Pub Date: June 9th, 2020
ISBN: 978-0-300-22650-8
Publisher: Yale Univ.

A rich scholarly biography of the prolific French composer.

Nichols, who has written previous volumes about Ravel, Debussy and Messiaen—returns with a densely detailed account of the life and music of Francis Poulenc (1899-1963), who seems barely to have drawn an idle breath throughout his illustrious career. A gifted pianist, Poulenc began composing as a teen and would continue throughout his life. As the author reveals, Poulenc wrote songs—often based on poems of those whom he admired, like Apollinaire—orchestral pieces, works for piano and other instruments (oboe, harpsichord), and film scores and opera, one of which, Dialogues des Carmélites (1957), was popular throughout the Western world and is a work to which Nichols devotes a dozen pages of musical and dramatic analysis. The author’s structural design is not surprising: chronology, family background, quotations from numerous letters and other sources, mentions of many pieces—and some accounts of others so detailed that only musicians and/or theorists will follow with much comprehension. Nichols also occasionally tells us, without judgment, about Poulenc’s romantic life: He never married, and though he was gay, he sired a child; also, until near the end of his life, he engaged in relationships with younger men.
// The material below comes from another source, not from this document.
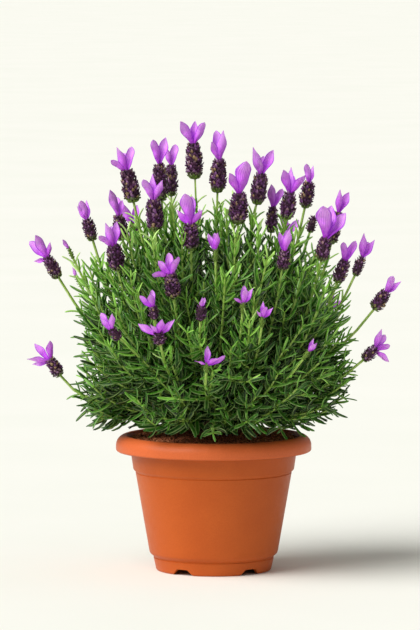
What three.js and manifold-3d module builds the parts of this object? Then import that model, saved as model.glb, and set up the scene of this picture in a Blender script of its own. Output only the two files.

We also learn about his friendships, his professional associations (Stravinsky was a favorite), and his personal struggles (fear of death was prominent). The tone throughout is decidedly serious, though the author occasionally waxes ironic. Poulenc briefly considered an opera based on the story of Oedipus. “Not many jokes there,” quips the author. He is almost uniformly positive about Poulenc’s work, and some readers will be frustrated by the decision not to translate the French titles of the pieces under discussion. Like Graham Johnson’s Poulenc, this one likely won’t interest general readers.

Deeply diligent, intelligent research underlies a work for classical musicians and fans.